The state of India consists of Legislature, Executive and Judiciary. For problems to be solved, laws have to be made, implemented and grievances addressed. All three branches together are supposed to address people's problems. While people elect the MLAs and MPs and thus appoint the ministers who are part of the legislature, they have no direct role in appointing the Executive or the Judiciary. If people go with a grievance to the MLA s/he can't say that they wont do anything, because we appoint the MLA – they will hear the people and may even make a call to the Mandal Revenue Officer (MRO) to do something. However when you go to the MRO, they will tell in your face, don't waste our time. MRO who is part of the executive is not appointed by us and can't be removed by us. At least we can walk into an MRO office, but with the judiciary you need a law degree to approach the judge. Thus in the system of Legislature, Executive (that is supposed to implements laws by making rules and issuing orders) and Judiciary, common people can only influence the legislature as they elect and appoint it.

Thus you see that the legislature keeps offering solutions to people's problems in the form of laws. There are more than 165 welfare or reform laws made on land issue alone. Let us all applaud that. At the level of implementation, executive and judiciary, these laws are made ineffective. No matter which political party is elected, the state machinery for implementation stays the same. Thus no matter which party comes to power, people's problems which need all three branches to function properly, are not addressed. In fact the MLAs and MPs know that implementation of laws can be stopped.

 Image credit:  Rediff Different political parties are like "Mohinis" with pleasing personality. But behind the mask of Mohini is the common driver that ensures that no matter which party is in power, the policies pursued are the same. If Shri Vishnu came as himself then he would have been recognized as someone who was with the devas (whites in the analogy), and hence had to come in a disguise to distribute the amrut. We have to see who is behind the disguise of Mohinis (political parties and state machinery) of the state.

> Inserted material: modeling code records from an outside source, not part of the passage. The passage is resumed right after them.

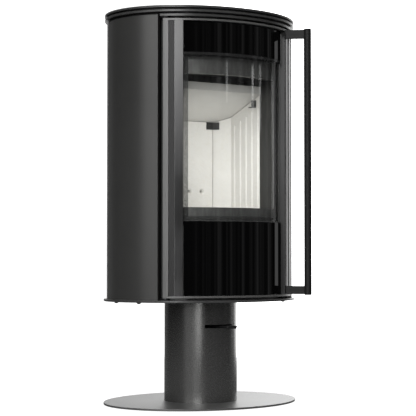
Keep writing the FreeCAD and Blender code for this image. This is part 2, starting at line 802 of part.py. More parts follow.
def side_brick(side):
    brick = block(LINING_X, LINING_X + BRICK_T, LINING_FRONT, LINING_CORNER, HEARTH_Z, 900)
    brick = below_baffle(brick)
    for index in range(FLUTE_COUNT):
        y = FLUTE_FIRST - index * FLUTE_PITCH
        top = BAFFLE_REAR_Z + BAFFLE_SLOPE * (LINING_Y - y) - 34
        axis_x = LINING_X - 1.2
        groove = rod(axis_x, y, FLUTE_R, HEARTH_Z - 1, top)
        end = Part.makeSphere(FLUTE_R, V(axis_x, y, top))
        brick = brick.cut(groove).cut(end)
    return sided(brick, side)


def side_bricks():
    return both_sides(side_brick)


def corner_brick(side):
    joint = BRICK_JOINT
    outline = lining_outline(0)
    points = [(LINING_X, LINING_CORNER + joint), (LINING_X + BRICK_T, LINING_CORNER + joint),
              outline[1], outline[2], (lining_back_x() + joint, LINING_Y + BRICK_T),
              (lining_back_x() + joint, LINING_Y)]
    return sided(below_baffle(prism(points, HEARTH_Z, 900)), side)


def lining_back_x():
    """Half width of the back brick, where the 45 degree corner bricks start."""
    return LINING_X + LINING_CORNER - LINING_Y


def corner_bricks():
    return both_sides(corner_brick)


def back_brick():
    half = lining_back_x()
    brick = below_baffle(block(-half, half, LINING_Y, LINING_Y + BRICK_T, HEARTH_Z, 900))
    brick = cut_all(brick, air_holes(AIR_HOLE_R, 80, 120))
    for x in AIR_HOLE_X:
        start = V(x, LINING_Y - 0.01, AIR_HOLE_Z)
        brick = brick.cut(Part.makeCone(8.5, AIR_HOLE_R, 4.0, start, V(0, 1, 0)))
    return brick


def hearth_bricks():
    slab = inside_front(prism(lining_outline(0), FLOOR_Z1, HEARTH_Z), FLOOR_Z1, HEARTH_Z)
    slab = slab.cut(block(-GRATE_X, GRATE_X, -GRATE_Y, GRATE_Y, FLOOR_Z1 - 1, HEARTH_Z + 1))
    return slab.cut(block(-0.4, 0.4, -300, 300, FLOOR_Z1 - 1, HEARTH_Z + 1))


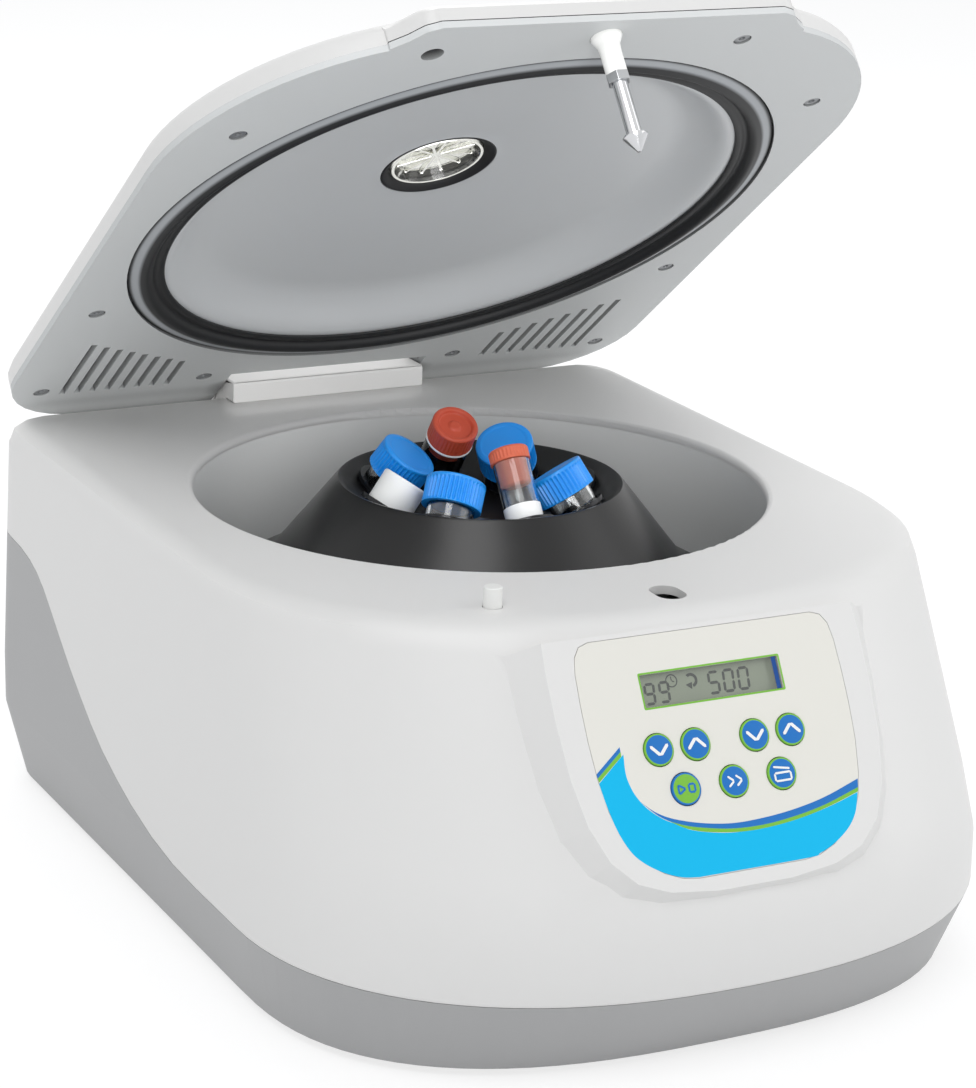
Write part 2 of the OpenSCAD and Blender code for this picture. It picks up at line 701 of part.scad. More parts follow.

To understand take the example of land reform laws. Every party who contested elections told the people that they’d distribute land to landless.   For this they make land reform (welfare) laws. Now he also have a law of Special Economic Zones (SEZ) which is taking land from small and marginal formers and handing over to rich, private corporations. Both are laws and have the same constitutional validity. But see the difference in their implementation. When they fist announced Land Reform laws they  promised to distribute nearly 20 lakhs acres in Andhra Pradesh. In the past 30 years, since the form the 1977,  only 5 lakh acres of land has been distributed to the poor and landless. In all of India they distributed  less then 2% of cultivable land to the poor. This falls far short of what was promised or targeted. However in just 2 years of the SEZ Act already 1-2 lakh hectare (significant percentage of target) have been acquired and given to powerful corporations. Why was the land reform Act not implemented at the same pace? How did the SEZ Act come about in the first place? For land reforms, there was mass demand from people of India, several activists took to the streets and protested for it. There was no such demand from people for the SEZs. Yet that is the one the executive is implementing whole-heartedly. Whom did the police side? The common people seeking land reforms were fired at and even killed. Are those seeking SEZs being fired at? Which side do the police, that is part of state machinery, take – of the ordinary people or vested interests?

The entire state machinery and political system is playing the role of Mohini, distributing the amrut/nectar to a few while depriving millions. At a fast rate, in front of our very eyes, the state is transferring resources like Mohini did, to a few. Land, minerals, all our natural resources are continuously being transferred to a few at a very fast rate by the state machinery. As people working with NGOs and movements, the good we are trying to do, is diluted and even reversed by this vast resource transfer, of which we should be aware of. Behind the pleasing guise of a democracy and welfare state –ie Mohini – that supposedly cares for the people, are the Multi National Corporations, powerful Indian corporations like the Reliance and the forces of globalization that are really running the state machinery. If they came as themselves and said they were primarily for the people and not for their own self-interest, then they would be recognized easily and we wouldn't be fooled. So they come in guise of Mohini, like political parties, who know that even if pro-people and anti-people laws are made, the Executive and judiciary is there to always ensure they are selectively implemented.

In the previous session there was a question of what the focus should be of different chapters of AID-India. Like AID-Chennai is focusing on education that different chapters should pick focus. May I suggest that no matter what we do as different people, organizations and chapters, a common thread that unifies us should be unmasking the Mohini, a goal towards which we strive in our own way in our work. It is in this overall big-picture aspect that we have a common vision and purpose, while working locally in whatever we choose to do or are doing, we carry this burning torch of exposing the system through our work.

-- Ajay Kumar’s Keynote address at AID-India Conference, Dec 2007 as recalled by Ravi Kuchimanchi.